#### [Given request]
Your task is to extract every line from the material below exactly.

* start *

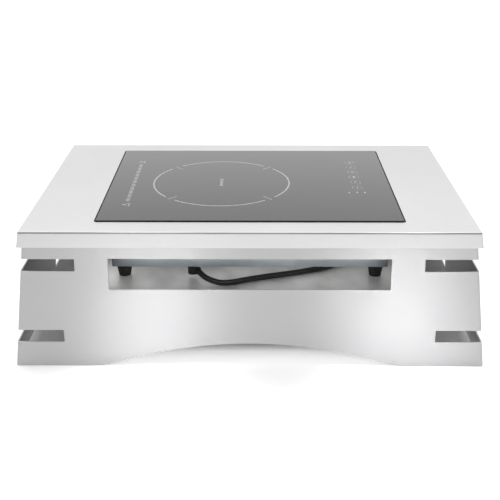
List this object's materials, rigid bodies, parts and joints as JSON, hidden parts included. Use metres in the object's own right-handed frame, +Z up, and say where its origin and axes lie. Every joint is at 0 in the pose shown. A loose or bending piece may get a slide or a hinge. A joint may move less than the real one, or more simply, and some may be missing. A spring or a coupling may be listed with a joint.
{
  "type": "built-in induction hot plate in a steel buffet stand",
  "caption": "Glass-topped induction hot plate dropped into a flared stainless-steel table stand with an arched base, a front window and notched corners.",
  "frame": {"origin": "centre of the stand's footprint on the table", "axes": "+X to the right of a person facing the front, +Y towards the rear, +Z up; the front faces -Y"},
  "size_m": [0.5492, 0.4946, 0.1652],
  "materials": {
    "wall_steel": "satin stainless, faint vertical grain",
    "tray_steel": "fine bead-blasted satin stainless",
    "inner_steel": "brushed stainless",
    "fixing_steel": "zinc-plated",
    "ceramic_glass": "polished black glass-ceramic with pale grey print",
    "sealant": "satin silicone",
    "galvanised": "blue-grey galvanised sheet",
    "black_rubber": "matt rubber",
    "blanket": "felted ceramic fibre",
    "copper_wire": "lacquered copper litz",
    "black_plastic": "moulded",
    "ferrite": "pressed",
    "circuit_board": "solder mask",
    "sink_aluminium": "extruded",
    "component_black": "moulded epoxy",
    "component_yellow": "dipped film",
    "red_sleeve": "silicone sleeve",
    "white_plastic": "moulded",
    "brass_metal": "plated",
    "lamp_red": "clear red epoxy",
    "ribbon": "flat cable",
    "lead_sheath": "satin mains-lead sheath",
    "strap_cloth": "hook-and-loop strap",
    "pin_metal": "nickel-plated"
  },
  "bodies": {
    "stand_and_hob": {"front_panel": "wall_steel", "rear_panel": "wall_steel", "left_panel": "wall_steel", "right_panel": "wall_steel", "tray_top": "tray_steel", "glass_ledge": "inner_steel", "corner_brackets": "inner_steel", "tray_studs": "fixing_steel", "stud_nuts": "fixing_steel", "inner_shelf": "inner_steel", "glass_plate": "ceramic_glass", "glass_seal": "sealant", "housing_pan": "galvanised", "housing_tabs": "galvanised", "tab_screws": "fixing_steel", "hob_feet": "black_rubber", "foot_screws": "fixing_steel", "heat_blanket": "blanket", "coil_winding": "copper_wire", "coil_carrier": "black_plastic", "ferrite_bars": "ferrite", "coil_posts": "fixing_steel", "pan_sensor": "white_plastic", "power_board": "circuit_board", "board_standoffs": "brass_metal", "heatsink": "sink_aluminium", "power_transistor": "component_black", "bridge_rectifier": "component_black", "film_capacitors": "component_yellow", "line_choke": "copper_wire", "terminal_block": "white_plastic", "coil_leads": "red_sleeve", "fan_frame": "black_plastic", "fan_motor": "fixing_steel", "fan_screws": "fixing_steel", "air_duct": "black_plastic", "control_board": "circuit_board", "control_tray": "white_plastic", "touch_springs": "brass_metal", "display_lamps": "lamp_red", "ribbon_cable": "ribbon", "lead_gland": "black_rubber", "mains_lead": "lead_sheath", "lead_coil": "lead_sheath", "lead_tail": "lead_sheath", "lead_tie": "strap_cloth", "plug_body": "lead_sheath", "plug_pins": "pin_metal"},
    "fan_wheel": {"fan_rotor": "black_plastic"}
  },
  "joints": [
    {"name": "fan_spin", "type": "hinge", "parent": "stand_and_hob", "child": "fan_wheel", "pos_m": [0.11, 0.062, 0.11], "axis": [0, 0, 1], "continuous": true}
  ]
}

* end *

#### [Answer for this exercise]
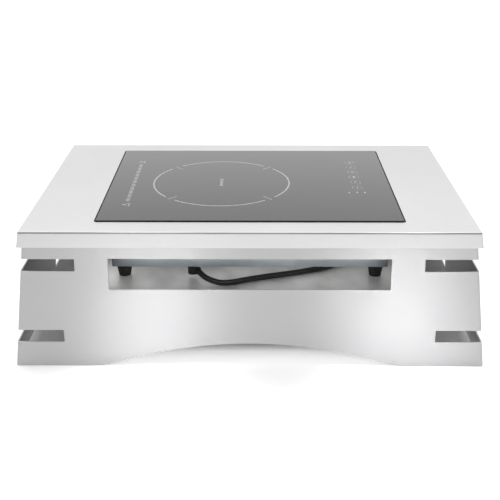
List this object's materials, rigid bodies, parts and joints as JSON, hidden parts included. Use metres in the object's own right-handed frame, +Z up, and say where its origin and axes lie. Every joint is at 0 in the pose shown. A loose or bending piece may get a slide or a hinge. A joint may move less than the real one, or more simply, and some may be missing. A spring or a coupling may be listed with a joint.
{
  "type": "built-in induction hot plate in a steel buffet stand",
  "caption": "Glass-topped induction hot plate dropped into a flared stainless-steel table stand with an arched base, a front window and notched corners.",
  "frame": {"origin": "centre of the stand's footprint on the table", "axes": "+X to the right of a person facing the front, +Y towards the rear, +Z up; the front faces -Y"},
  "size_m": [0.5492, 0.4946, 0.1652],
  "materials": {
    "wall_steel": "satin stainless, faint vertical grain",
    "tray_steel": "fine bead-blasted satin stainless",
    "inner_steel": "brushed stainless",
    "fixing_steel": "zinc-plated",
    "ceramic_glass": "polished black glass-ceramic with pale grey print",
    "sealant": "satin silicone",
    "galvanised": "blue-grey galvanised sheet",
    "black_rubber": "matt rubber",
    "blanket": "felted ceramic fibre",
    "copper_wire": "lacquered copper litz",
    "black_plastic": "moulded",
    "ferrite": "pressed",
    "circuit_board": "solder mask",
    "sink_aluminium": "extruded",
    "component_black": "moulded epoxy",
    "component_yellow": "dipped film",
    "red_sleeve": "silicone sleeve",
    "white_plastic": "moulded",
    "brass_metal": "plated",
    "lamp_red": "clear red epoxy",
    "ribbon": "flat cable",
    "lead_sheath": "satin mains-lead sheath",
    "strap_cloth": "hook-and-loop strap",
    "pin_metal": "nickel-plated"
  },
  "bodies": {
    "stand_and_hob": {"front_panel": "wall_steel", "rear_panel": "wall_steel", "left_panel": "wall_steel", "right_panel": "wall_steel", "tray_top": "tray_steel", "glass_ledge": "inner_steel", "corner_brackets": "inner_steel", "tray_studs": "fixing_steel", "stud_nuts": "fixing_steel", "inner_shelf": "inner_steel", "glass_plate": "ceramic_glass", "glass_seal": "sealant", "housing_pan": "galvanised", "housing_tabs": "galvanised", "tab_screws": "fixing_steel", "hob_feet": "black_rubber", "foot_screws": "fixing_steel", "heat_blanket": "blanket", "coil_winding": "copper_wire", "coil_carrier": "black_plastic", "ferrite_bars": "ferrite", "coil_posts": "fixing_steel", "pan_sensor": "white_plastic", "power_board": "circuit_board", "board_standoffs": "brass_metal", "heatsink": "sink_aluminium", "power_transistor": "component_black", "bridge_rectifier": "component_black", "film_capacitors": "component_yellow", "line_choke": "copper_wire", "terminal_block": "white_plastic", "coil_leads": "red_sleeve", "fan_frame": "black_plastic", "fan_motor": "fixing_steel", "fan_screws": "fixing_steel", "air_duct": "black_plastic", "control_board": "circuit_board", "control_tray": "white_plastic", "touch_springs": "brass_metal", "display_lamps": "lamp_red", "ribbon_cable": "ribbon", "lead_gland": "black_rubber", "mains_lead": "lead_sheath", "lead_coil": "lead_sheath", "lead_tail": "lead_sheath", "lead_tie": "strap_cloth", "plug_body": "lead_sheath", "plug_pins": "pin_metal"},
    "fan_wheel": {"fan_rotor": "black_plastic"}
  },
  "joints": [
    {"name": "fan_spin", "type": "hinge", "parent": "stand_and_hob", "child": "fan_wheel", "pos_m": [0.11, 0.062, 0.11], "axis": [0, 0, 1], "continuous": true}
  ]
}